This question arises only when there is no Imam...
This question arises only when there is no Imam, either because no Imam exists at all or because the Imam is in occultation as is the case during our times. We should not mix up the question of Imamat with that of government and then ask what the Sunnis say in this respect and what the Shi'ah hold. As a matter of fact the question of the government is different from that of Imamat.
According to the Shi'ah, Imamat is a phenomenon exactly like that of Prophethood, and that too like the highest degree of it. As such we the Shi'ah believe in Imamat whereas the Sunnis do not. It is not that they also believe in it, but the conditions required for an Imam, according to them are different. Imam in Prophet Ibrahim's Progeny The verse which we now would like to quote clearly denotes the concept of Imamat in which the Shi'ah believes.
The Shi'ah maintain that this verse shows that there does exist a truth called Imamat, and that it has existed not only during the period following the death of the Prophet of Islam, but has been existing since the first appearance of the Prophets and will continue to exist in Prophet Ibrahim's progeny up to the Day of Resurrection. The Holy Qur'an says: "And (remember) when his Lord tried Ibrahim with His commands, and he fulfilled them, He said: I have appointed you an Imam for mankind.
Ibrahim said: And of my offspring? He said: My covenant includes not the unjust." (Surah al Baqarah, 11:124) Prophet Ibrahim's Trials - Command to Migrate to Hijaz The Qur'an itself has mentioned a number of trials which Prophet Ibrahim had to face. They included his struggle against Namrud and his henchmen who threw him into a burning fire as well as several subsequent events.

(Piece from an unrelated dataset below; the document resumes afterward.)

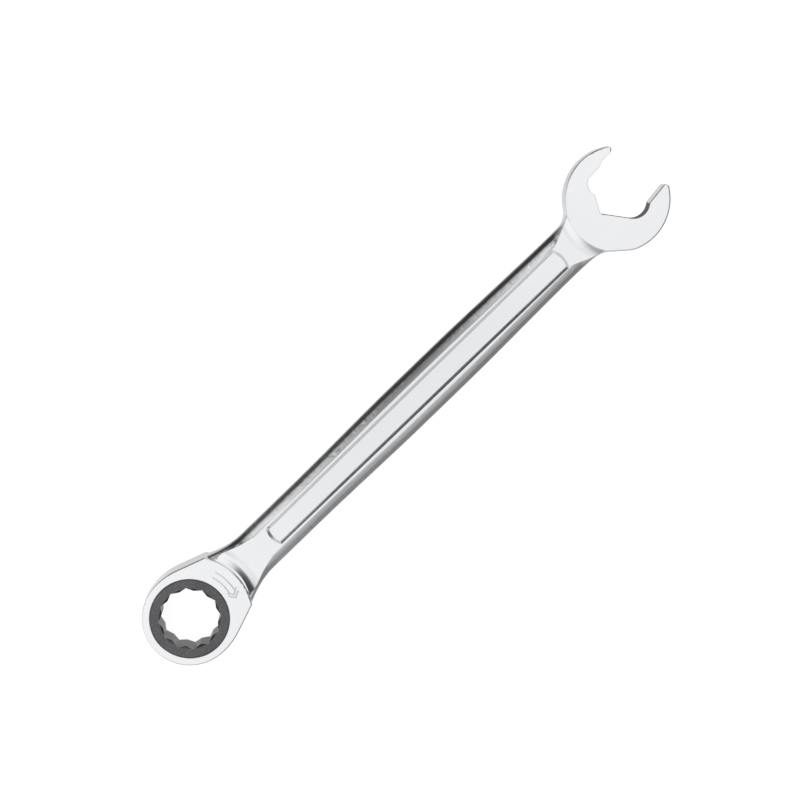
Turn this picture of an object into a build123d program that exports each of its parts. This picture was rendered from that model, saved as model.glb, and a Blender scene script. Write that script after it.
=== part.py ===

One of these events was that Ibrahim received an astonishing command which could not be implemented by anybody not fully devoted to Allah. The old man had no children. For the first time his wife, Hagar gave birth to a child at the age of seventy eight. Prophet Ibrahim receives a Divine command to go from Syria to Hijaz, take his wife and that child on the spot where at present Masjidul Haram is located and keep them there and then leave the place.
This command was not in keeping with any logic except that of complete self-submission and total devotion. As he was sure that it was a Divine command which he had received through revelation, he carried it out.